WHAT YOU NEED TO DO: Take each line containing "joints" and report it exactly as written.

(JSON records of objects)
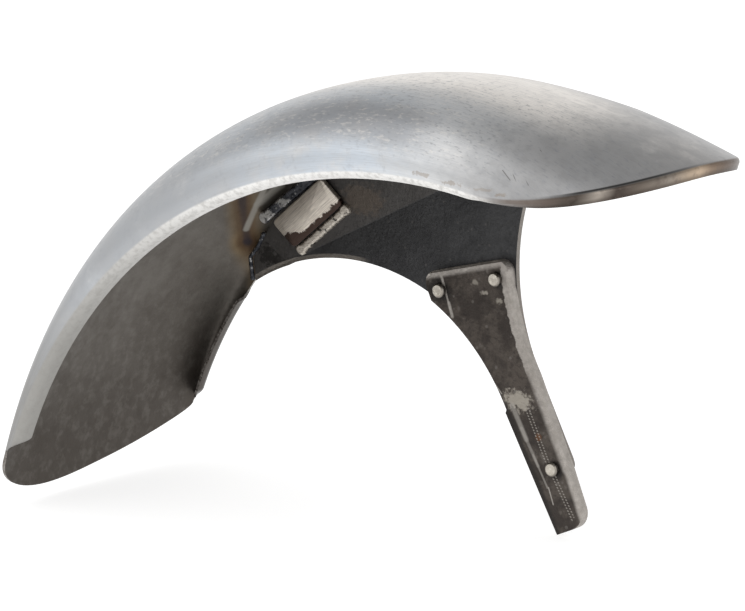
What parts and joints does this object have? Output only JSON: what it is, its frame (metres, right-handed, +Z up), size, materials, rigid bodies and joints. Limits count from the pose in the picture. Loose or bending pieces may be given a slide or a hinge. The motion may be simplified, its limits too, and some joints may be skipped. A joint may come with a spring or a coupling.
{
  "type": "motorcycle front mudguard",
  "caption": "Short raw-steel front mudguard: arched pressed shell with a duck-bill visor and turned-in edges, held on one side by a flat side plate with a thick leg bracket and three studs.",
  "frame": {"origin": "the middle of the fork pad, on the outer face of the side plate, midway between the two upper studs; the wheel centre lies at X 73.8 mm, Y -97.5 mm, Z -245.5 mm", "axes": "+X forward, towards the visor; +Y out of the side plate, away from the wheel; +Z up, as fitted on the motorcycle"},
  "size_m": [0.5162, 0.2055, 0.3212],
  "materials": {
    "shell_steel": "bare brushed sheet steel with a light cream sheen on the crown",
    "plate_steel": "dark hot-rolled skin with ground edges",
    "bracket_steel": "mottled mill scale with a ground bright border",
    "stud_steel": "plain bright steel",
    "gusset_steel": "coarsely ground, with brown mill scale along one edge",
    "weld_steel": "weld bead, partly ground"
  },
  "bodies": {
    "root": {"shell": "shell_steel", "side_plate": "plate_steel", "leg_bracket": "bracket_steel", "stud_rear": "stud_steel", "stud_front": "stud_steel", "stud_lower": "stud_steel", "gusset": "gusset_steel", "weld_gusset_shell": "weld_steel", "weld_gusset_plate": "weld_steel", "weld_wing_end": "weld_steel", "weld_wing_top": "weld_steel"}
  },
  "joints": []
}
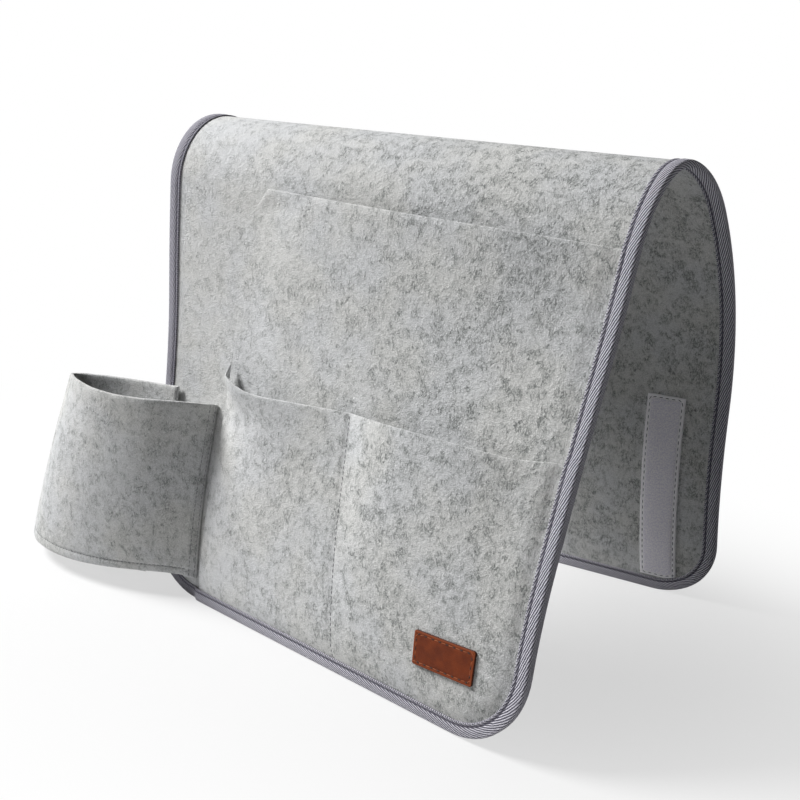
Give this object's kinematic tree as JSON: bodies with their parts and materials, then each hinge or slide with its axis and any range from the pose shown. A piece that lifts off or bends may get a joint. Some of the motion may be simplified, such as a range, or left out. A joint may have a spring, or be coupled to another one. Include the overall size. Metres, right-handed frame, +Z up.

COMPLETE ANSWER:
What parts and joints does this object have? Output only JSON: what it is, its frame (metres, right-handed, +Z up), size, materials, rigid bodies and joints. Limits count from the pose in the picture. Loose or bending pieces may be given a slide or a hinge. The motion may be simplified, its limits too, and some joints may be skipped. A joint may come with a spring or a coupling.
  "joints": []